In some places I felt that it was more interesting to include questions rather than pauses, for example, ‘why did I do it?’ and ‘how?’ These questions signified that Mr. Meehan was thinking, what should he comment on next. I felt that the inclusion of questions helped maintain the fluidity of the monologue, it continually flowed. In this case the question kind of helps the character answer it himself.
Lexically, I had to be very careful in what I selected, as the player was extremely young his language was very simple at times, but as the monologue grew on and become more serious, Mr. Meehan’s spoken language improved, because of the situation he was in. ‘difficult to comprehend’ and ‘it always contemplated my mind’. Alternatively, ‘I didn’t wanna let it get to me’, the use of elision emphasizes how well the player is doing, he didn’t have time to think, and he wanted it all to come out at once.
The register of the monologue is incredibly informal because of the common inclusion of the word ‘I’ as the monologue is first person orientated.
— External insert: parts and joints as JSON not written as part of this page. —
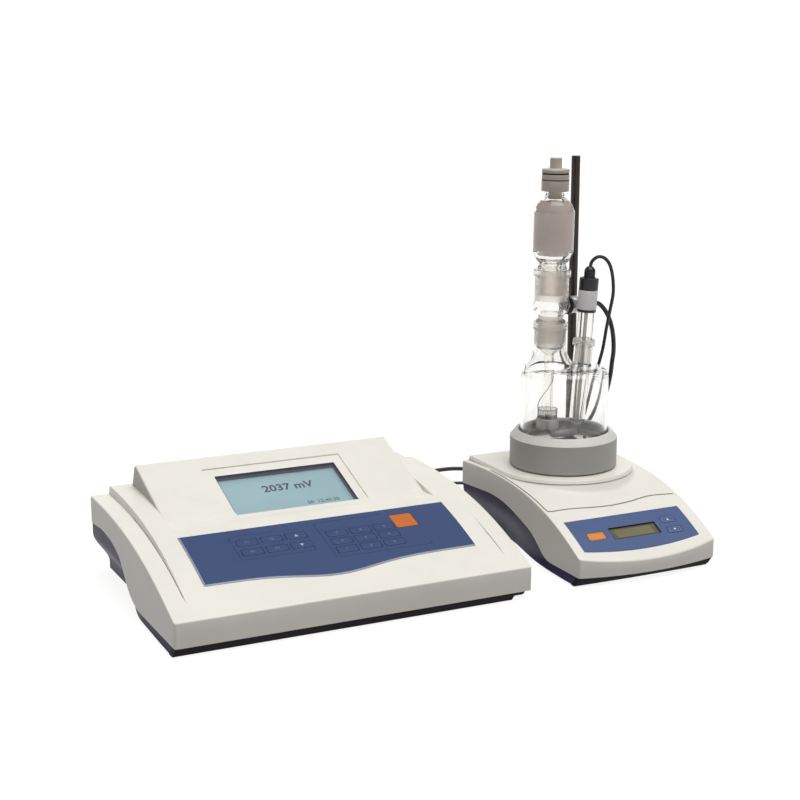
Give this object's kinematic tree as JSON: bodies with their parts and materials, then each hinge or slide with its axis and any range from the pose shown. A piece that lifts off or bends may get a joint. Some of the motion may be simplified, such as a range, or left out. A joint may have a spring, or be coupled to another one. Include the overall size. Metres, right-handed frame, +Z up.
{
  "type": "automatic titrator",
  "caption": "Coulometric titrator: keypad console with a display, magnetic stirrer holding a glass cell with generator, drying tube and detector electrode, joined by two leads.",
  "frame": {"origin": "middle of the footprint of the console and the stirrer, on the bench", "axes": "+X along the fronts from the console to the stirrer, +Y to the rear, +Z up"},
  "size_m": [0.4676, 0.3712, 0.328],
  "materials": {
    "ivory_plastic": "fine moulded texture",
    "navy_plastic": "satin moulded",
    "rear_panel": "matt powder coat",
    "window_clear": "clear polished",
    "lcd_cyan": "back-lit liquid crystal",
    "overlay_blue": "printed polyester, satin",
    "key_blue": "embossed polyester, satin",
    "key_orange": "satin",
    "trim_silver": "satin",
    "board_green": "solder mask",
    "transformer": "varnished laminations",
    "black_plastic": "moulded",
    "socket_metal": "nickel plate",
    "foot_rubber": "matt",
    "screw_steel": "zinc plate",
    "overlay_slate": "printed polyester, satin",
    "stirrer_lcd": "reflective liquid crystal, olive",
    "key_slate": "embossed polyester, satin",
    "motor_steel": "drawn steel can",
    "rotor": "moulded carrier with magnets",
    "collar_grey": "fine moulded texture",
    "rod_steel": "dark polished steel",
    "cell_glass": "borosilicate, ground at the joints",
    "bar_white": "fluoropolymer",
    "cathode_mesh": "woven platinum gauze, greyed",
    "pin_platinum": "bright wire",
    "connector_metal": "polished",
    "desiccant": "packed grains",
    "stopper_grey": "translucent moulded",
    "head_black": "moulded, with a bare grey sleeve",
    "lead_black": "flexible jacket"
  },
  "bodies": {
    "instrument": {"console_base": "navy_plastic", "console_cover": "ivory_plastic", "display_housing": "ivory_plastic", "display_window": "window_clear", "lcd_module": "lcd_cyan", "keypad_overlay": "overlay_blue", "keypad_trim": "trim_silver", "key_board": "board_green", "main_board": "board_green", "power_supply": "transformer", "rear_panel": "rear_panel", "power_inlet": "black_plastic", "detector_socket": "socket_metal", "generator_socket": "socket_metal", "rubber_feet": "foot_rubber", "case_screws": "screw_steel", "stirrer_base": "navy_plastic", "stirrer_cover": "ivory_plastic", "stirrer_overlay": "overlay_slate", "stirrer_lcd": "stirrer_lcd", "stirrer_board": "board_green", "stir_motor": "motor_steel", "cell_collar": "collar_grey", "support_rod": "rod_steel", "cell_vessel": "cell_glass", "generator_body": "cell_glass", "generator_cathode": "cathode_mesh", "generator_connector": "connector_metal", "detector_tube": "cell_glass", "detector_pins": "pin_platinum", "detector_head": "head_black", "generator_cable": "lead_black", "generator_plug": "lead_black", "detector_cable": "lead_black", "detector_plug": "socket_metal"},
    "key_left_1": {"key_left_1": "key_blue"},
    "key_left_2": {"key_left_2": "key_blue"},
    "key_left_3": {"key_left_3": "key_blue"},
    "key_left_4": {"key_left_4": "key_blue"},
    "key_left_5": {"key_left_5": "key_blue"},
    "key_left_6": {"key_left_6": "key_blue"},
    "key_right_1": {"key_right_1": "key_blue"},
    "key_right_2": {"key_right_2": "key_blue"},
    "key_right_3": {"key_right_3": "key_blue"},
    "key_right_4": {"key_right_4": "key_blue"},
    "key_right_5": {"key_right_5": "key_blue"},
    "key_right_6": {"key_right_6": "key_blue"},
    "key_right_7": {"key_right_7": "key_blue"},
    "key_right_8": {"key_right_8": "key_blue"},
    "key_right_9": {"key_right_9": "key_blue"},
    "start_key_cap": {"start_key_cap": "key_orange"},
    "stirrer_start_key": {"stirrer_start_key": "key_orange"},
    "stirrer_up_key": {"stirrer_up_key": "key_slate"},
    "stirrer_down_key": {"stirrer_down_key": "key_slate"},
    "rocker": {"power_switch": "black_plastic"},
    "rotor": {"magnet_rotor": "rotor"},
    "stir_bar": {"stir_bar": "bar_white"},
    "drying_tube": {"drying_tube": "cell_glass", "desiccant": "desiccant"},
    "stopper": {"stopper": "stopper_grey"}
  },
  "joints": [
    {"name": "key_left_1_press", "type": "slide", "parent": "instrument", "child": "key_left_1", "axis": [0, 0.2879, -0.9577], "range_m": [0, 0.0008], "stiffness_N_per_m": 250},
    {"name": "key_left_2_press", "type": "slide", "parent": "instrument", "child": "key_left_2", "axis": [0, 0.2879, -0.9577], "range_m": [0, 0.0008], "stiffness_N_per_m": 250},
    {"name": "key_left_3_press", "type": "slide", "parent": "instrument", "child": "key_left_3", "axis": [0, 0.2879, -0.9577], "range_m": [0, 0.0008], "stiffness_N_per_m": 250},
    {"name": "key_left_4_press", "type": "slide", "parent": "instrument", "child": "key_left_4", "axis": [0, 0.3167, -0.9485], "range_m": [0, 0.0008], "stiffness_N_per_m": 250},
    {"name": "key_left_5_press", "type": "slide", "parent": "instrument", "child": "key_left_5", "axis": [0, 0.3167, -0.9485], "range_m": [0, 0.0008], "stiffness_N_per_m": 250},
    {"name": "key_left_6_press", "type": "slide", "parent": "instrument", "child": "key_left_6", "axis": [0, 0.3167, -0.9485], "range_m": [0, 0.0008], "stiffness_N_per_m": 250},
    {"name": "key_right_1_press", "type": "slide", "parent": "instrument", "child": "key_right_1", "axis": [0, 0.3001, -0.9539], "range_m": [0, 0.0008], "stiffness_N_per_m": 250},
    {"name": "key_right_2_press", "type": "slide", "parent": "instrument", "child": "key_right_2", "axis": [0, 0.3001, -0.9539], "range_m": [0, 0.0008], "stiffness_N_per_m": 250},
    {"name": "key_right_3_press", "type": "slide", "parent": "instrument", "child": "key_right_3", "axis": [0, 0.3001, -0.9539], "range_m": [0, 0.0008], "stiffness_N_per_m": 250},
    {"name": "key_right_4_press", "type": "slide", "parent": "instrument", "child": "key_right_4", "axis": [0, 0.3207, -0.9472], "range_m": [0, 0.0008], "stiffness_N_per_m": 250},
    {"name": "key_right_5_press", "type": "slide", "parent": "instrument", "child": "key_right_5", "axis": [0, 0.3207, -0.9472], "range_m": [0, 0.0008], "stiffness_N_per_m": 250},
    {"name": "key_right_6_press", "type": "slide", "parent": "instrument", "child": "key_right_6", "axis": [0, 0.3207, -0.9472], "range_m": [0, 0.0008], "stiffness_N_per_m": 250},
    {"name": "key_right_7_press", "type": "slide", "parent": "instrument", "child": "key_right_7", "axis": [0, 0.3399, -0.9404], "range_m": [0, 0.0008], "stiffness_N_per_m": 250},
    {"name": "key_right_8_press", "type": "slide", "parent": "instrument", "child": "key_right_8", "axis": [0, 0.3399, -0.9404], "range_m": [0, 0.0008], "stiffness_N_per_m": 250},
    {"name": "key_right_9_press", "type": "slide", "parent": "instrument", "child": "key_right_9", "axis": [0, 0.3399, -0.9404], "range_m": [0, 0.0008], "stiffness_N_per_m": 250},
    {"name": "start_key_press", "type": "slide", "parent": "instrument", "child": "start_key_cap", "axis": [0, 0.2879, -0.9577], "range_m": [0, 0.0008], "stiffness_N_per_m": 250},
    {"name": "stirrer_start_key_press", "type": "slide", "parent": "instrument", "child": "stirrer_start_key", "axis": [0, 0.4455, -0.8953], "range_m": [0, 0.0008], "stiffness_N_per_m": 250},
    {"name": "stirrer_up_key_press", "type": "slide", "parent": "instrument", "child": "stirrer_up_key", "axis": [0, 0.4455, -0.8953], "range_m": [0, 0.0008], "stiffness_N_per_m": 250},
    {"name": "stirrer_down_key_press", "type": "slide", "parent": "instrument", "child": "stirrer_down_key", "axis": [0, 0.4455, -0.8953], "range_m": [0, 0.0008], "stiffness_N_per_m": 250},
    {"name": "power_rocker", "type": "hinge", "parent": "instrument", "child": "rocker", "pos_m": [-0.13575, 0.10075, 0.022], "axis": [1, 0, 0], "range_deg": [-14, 0]},
    {"name": "rotor_spin", "type": "hinge", "parent": "instrument", "child": "rotor", "pos_m": [0.16825, 0.03265, 0.05], "axis": [0, 0, 1], "continuous": true},
    {"name": "stir_bar_spin", "type": "hinge", "parent": "instrument", "child": "stir_bar", "pos_m": [0.16825, 0.03265, 0.09], "axis": [0, 0, 1], "continuous": true},
    {"name": "drying_tube_lift", "type": "slide", "parent": "instrument", "child": "drying_tube", "axis": [0.0126, -0.0061, 0.9999], "range_m": [0, 0.03]},
    {"name": "stopper_lift", "type": "slide", "parent": "drying_tube", "child": "stopper", "axis": [0.0126, -0.0061, 0.9999], "range_m": [0, 0.02]}
  ],
  "couplings": [
    {"joint": "stir_bar_spin", "follows": "rotor_spin", "ratio": 1}
  ]
}
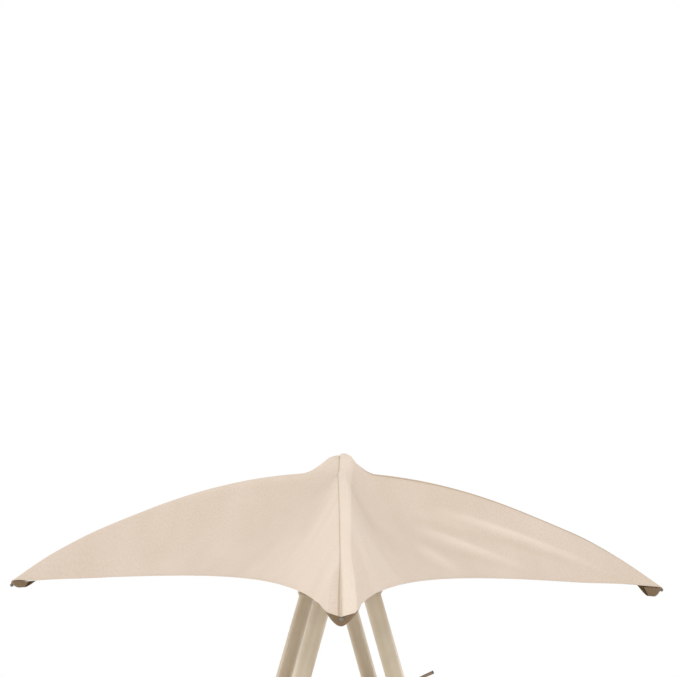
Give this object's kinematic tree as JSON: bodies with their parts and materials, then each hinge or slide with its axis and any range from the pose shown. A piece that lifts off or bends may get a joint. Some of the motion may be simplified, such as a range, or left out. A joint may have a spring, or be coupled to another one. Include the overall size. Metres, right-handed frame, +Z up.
{
  "type": "sun lounger with canopy",
  "caption": "Free-standing sun lounger with a reclining slatted backrest and a padded mattress, under a swivelling and tilting star-shaped fabric canopy on tube A-frames",
  "frame": {"origin": "on the floor, at the middle of the footprint, which is the canopy's square corner to corner", "axes": "+X to the head end of the lounger, +Y across it to the right of a person lying on it, +Z up"},
  "size_m": [2.793, 2.7856, 1.7944],
  "materials": {
    "sand_tube": "satin sand powder coat",
    "sand_cast": "satin sand powder coat on castings",
    "brown_tube": "satin brown powder coat",
    "brown_slat": "satin brown powder coat",
    "rib_metal": "brushed",
    "pin_steel": "zinc plated",
    "canopy_fabric": "plain woven polyester, matt",
    "cushion_fabric": "plain woven polyester over foam, matt",
    "grey_plastic": "matt",
    "black_plastic": "matt",
    "black_rubber": "matt"
  },
  "bodies": {
    "stand": {"leg_left_foot": "sand_tube", "leg_boot_left_foot": "black_rubber", "rail_collar_left_foot": "sand_cast", "leg_left_head": "sand_tube", "leg_boot_left_head": "black_rubber", "rail_collar_left_head": "sand_cast", "leg_right_foot": "sand_tube", "leg_boot_right_foot": "black_rubber", "rail_collar_right_foot": "sand_cast", "leg_right_head": "sand_tube", "leg_boot_right_head": "black_rubber", "rail_collar_right_head": "sand_cast", "crown_left": "sand_cast", "crown_right": "sand_cast", "mast_bracket": "sand_cast", "cross_beam": "sand_tube", "tilt_pin": "pin_steel", "base_frame": "brown_tube", "foot_end_support": "brown_tube", "head_crossbar": "brown_tube", "seat_slat_1": "brown_slat", "seat_slat_2": "brown_slat", "seat_slat_3": "brown_slat", "seat_slat_4": "brown_slat", "ratchet_left": "grey_plastic", "ratchet_right": "grey_plastic", "support_glide_left": "black_rubber", "support_glide_right": "black_rubber", "seat_cushion": "cushion_fabric"},
    "knob": {"tilt_knob": "black_plastic"},
    "mast": {"mast_foot": "sand_cast", "mast_tube": "sand_tube", "swivel_bush": "black_plastic"},
    "canopy": {"canopy_hub": "sand_cast", "hub_cap": "grey_plastic", "canopy_panel_head_right": "canopy_fabric", "canopy_panel_right_foot": "canopy_fabric", "canopy_panel_foot_left": "canopy_fabric", "canopy_panel_left_head": "canopy_fabric", "canopy_rib_head": "rib_metal", "rib_tip_head": "grey_plastic", "corner_pocket_head": "canopy_fabric", "canopy_rib_right": "rib_metal", "rib_tip_right": "grey_plastic", "corner_pocket_right": "canopy_fabric", "canopy_rib_foot": "rib_metal", "rib_tip_foot": "grey_plastic", "corner_pocket_foot": "canopy_fabric", "canopy_rib_left": "rib_metal", "rib_tip_left": "grey_plastic", "corner_pocket_left": "canopy_fabric"},
    "backrest": {"back_rail_left": "brown_tube", "back_rail_right": "brown_tube", "back_plug_left": "grey_plastic", "back_plug_right": "grey_plastic", "hinge_tube": "brown_tube", "back_slat_1": "brown_slat", "back_slat_2": "brown_slat", "back_slat_3": "brown_slat", "back_cushion": "cushion_fabric"}
  },
  "joints": [
    {"name": "backrest_recline", "type": "hinge", "parent": "stand", "child": "backrest", "pos_m": [-0.434, -0.00501, 0.385], "axis": [0, -1, 0], "range_deg": [-26, 29]},
    {"name": "mast_tilt", "type": "hinge", "parent": "stand", "child": "mast", "pos_m": [0, -0.00501, 1.285], "axis": [1, 0, 0], "range_deg": [-18.6, 9.4]},
    {"name": "canopy_swivel", "type": "hinge", "parent": "mast", "child": "canopy", "pos_m": [0, -0.00501, 1.285], "axis": [0, -0.0802, 0.9968], "continuous": true},
    {"name": "tilt_knob_turn", "type": "hinge", "parent": "stand", "child": "knob", "pos_m": [0, -0.00501, 1.285], "axis": [1, 0, 0], "range_deg": [0, 540]}
  ]
}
For example, ‘I knew I had made a big impression and I had to live up to it’. And, ‘I just couldn’t understand the game’. Furthermore, contractions, ‘couldn’t’ and ‘didn’t’ were frequently used throughout the monologue. They in a sense indicate how spontaneous the monologue is, as they consist of on the spot thoughts and feelings. If these words were not contracted, and would have been, ‘could not’ and ‘did not’, the monologue would have been more formal. Although the monologue is informal, there is not a vast amount of colloquialisms used; only the odd word like, ‘wanna’. But the odd phrase, adds naturalness to the monologue, it makes it more genuine.
I feel that I have been very successful in creating a monologue in the style of Alan Bennett; it is difficult to recreate a classic Bennett character and write about life’s everyday situations. In my personal monologue I have included and touched upon most of Bennett’s conventions and I haven’t moved away from them. Like all Bennett characters, Mr. Meehan comes off badly, and generally we leave the monologue feeling immense sympathy for him, but at the same feeling frustrated at what he done to get himself in this situation.